I see those $100-$200 raised garden beds for sale every year and feel mildly horrified. $100 for a few pieces of wood and some plastic corners? Yikes. I know why they keep selling though. When you are saw challenged like me, cutting wood to size seems impossible. It is easier to earn some money and pay for a kit with some nice pre-cut boards instead. Since I'm of a thrifty nature, I decided to make my own raised beds anyway. Here are a few quick and easy ways to make your own raised vegetable beds.

How to Make Wood Raised Beds

I can't saw worth a lick, but there are plenty of people out there who can, including the employees at my local hardware store. They'll give me a free cut for each piece of wood I purchase and charge a very small fee for additional cuts. A four foot by eight foot garden bed only needs one eight foot long piece of wood to be cut in half. After that, all I need to do is pick up some metal braces to support the corners and some wood screws to assemble my rectangular bed.
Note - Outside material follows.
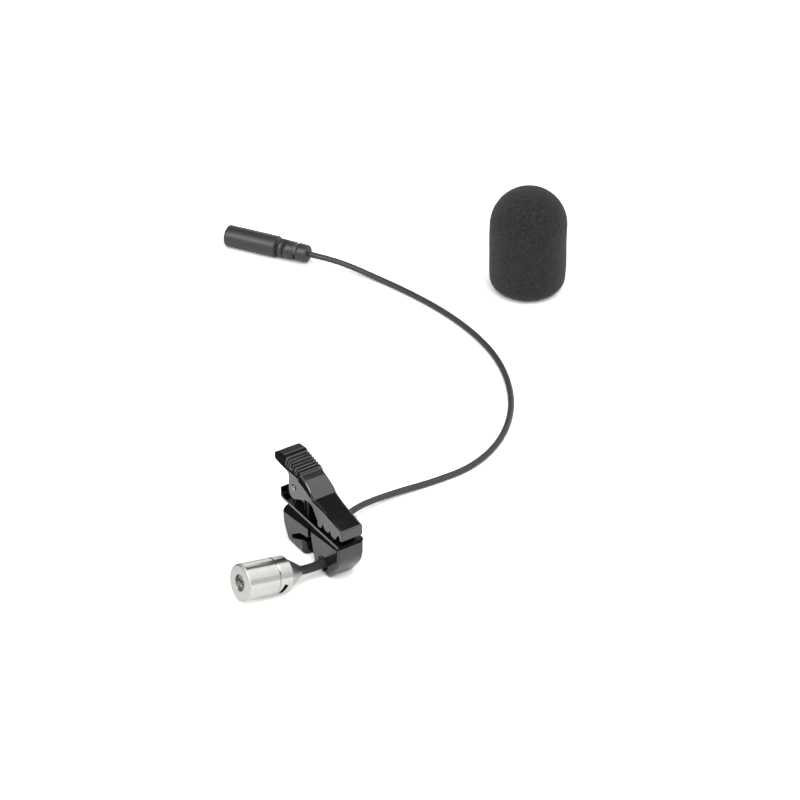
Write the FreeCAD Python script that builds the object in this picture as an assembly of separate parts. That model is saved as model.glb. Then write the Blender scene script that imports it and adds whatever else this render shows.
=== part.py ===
# Clip-on lavalier microphone: electret capsule, spring clip, cable with an inline jack, windscreen.
# Sizes are in millimetres, angles in degrees. The origin lies on the table, under the swivel rivet.
# +X runs across the clip, away from the capsule. +Y runs from the jaw's mouth to the thumb pad.
import FreeCAD
import Part
import math
import os

Vector = FreeCAD.Vector

# Capsule: distances run along its axis from the front face
CAPSULE_RADIUS = 5.3
CAPSULE_TILT = 11.5
CAPSULE_Y = -7.1
CAPSULE_FRONT_X = -31.2
SHELL_LENGTH = 10.2
SHELL_WALL = 0.4
SHELL_FRONT_WALL = 0.8
SHELL_EDGE_ROUND = 0.6
SOUND_HOLE_RADIUS = 2.35
SOUND_HOLE_ROUND = 0.2
SEAM_GAP = 0.1
SEAM_CHAMFER = 0.2
RING_LENGTH = 4.2
RING_SPIGOT = 1.5
RING_BORE_RADIUS = 4.2
RING_EDGE_CHAMFER = 0.35
SLOT_OFFSET = 1.25
SLOT_WIDTH = 1.3
SLOT_LENGTH = 3.2
SLOT_SLANT = 24.0
SLOT_CENTRE_ANGLE = -75.0
SLOT_COUNT = 2
CONE_LENGTH = 5.1
CONE_BASE_RADIUS = 4.75
CONE_SPIGOT = 1.2
CONE_WALL = 0.9
CONE_EDGE_ROUND = 0.3
NECK_WALL = 0.25
GRILLE_THICKNESS = 0.3
GRILLE_HOLE_RADIUS = 0.24
GRILLE_PITCH = 0.72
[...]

I've also checked the scrap pile to see if there are some four foot boards in it. Sometimes, I get lucky and there are two of them. I can buy them for less than the price of the whole board cut in half because the "scraps" are sold at a discount.

Once I have the supplies laid out in the yard, I grab my drill and my square. I can work without the square, but it helps keep everything tidy. I screw the braces into one of the long boards at the corners and then attach a short board to one of them and screw the braces to it, too. Then, I screw on the other long board. I finish up with the second short board and I have a raised bed. (You can skip the braces and just screw the four sides together without them, but you'll end up with a wobbly structure.)

How to Make a Cement Block Raised Vegetable Bed
Photo by Bosela-SXC
Cement blocks make really nice raised vegetable beds and the only tools you need are the blocks, some gloves to protect your hands, a shovel, a measuring tape, a few pieces of rebar and a mallet. (The rebar and mallet are optional if you are doing a single layer of blocks like I did, but they help make the whole thing a lot more permanent. ) You can buy the blocks, but since you only need 24 for a single layer raised bed that is four feet by eight feet, I bet you can find them on Freecycle. A few people are bound to have a few left over from building house foundations.

Start by using the shovel to dig down any high spots in the ground where you're putting your bed. That way, your blocks will be nice and level when you lay them. Next, put a corner block into place. If you are putting it in a fenced area or in line with your house, it is a good idea to measure how far the block is from the fence or house, move down to the end of the area and then measure the same distance so both ends of that side are an equal distance from the house or fence. Then, it is simply a matter of filling in the space between those two blocks to make one side of the bed. I like to measure to be sure the center block is the same distance away, too.

Next, put the short side blocks into place. If you are doing an eight foot by four foot bed, you might want to measure the distance between the two sides to be sure it is eight feet at both ends.

Once the short sides are in place, add the other long side and measure across the middle to be sure you didn't end up going in a bit as you laid the blocks.

Now, you are ready for the optional step of anchoring the blocks into place. Drive a piece of rebar into one hole on each block. This will keep the blocks from shifting around very much.

After the blocks are secure, all you have to do is backfill the area with your favorite topsoil mix and start planting.

Hopefully, you'll be able to use one of these raised vegetable bed ideas to make your own budget friendly garden beds instead of buying expensive kits. Just imagine all the fun new seed packets you can buy to play around with if you only spend $25 to $30 a bed instead of $100 or more!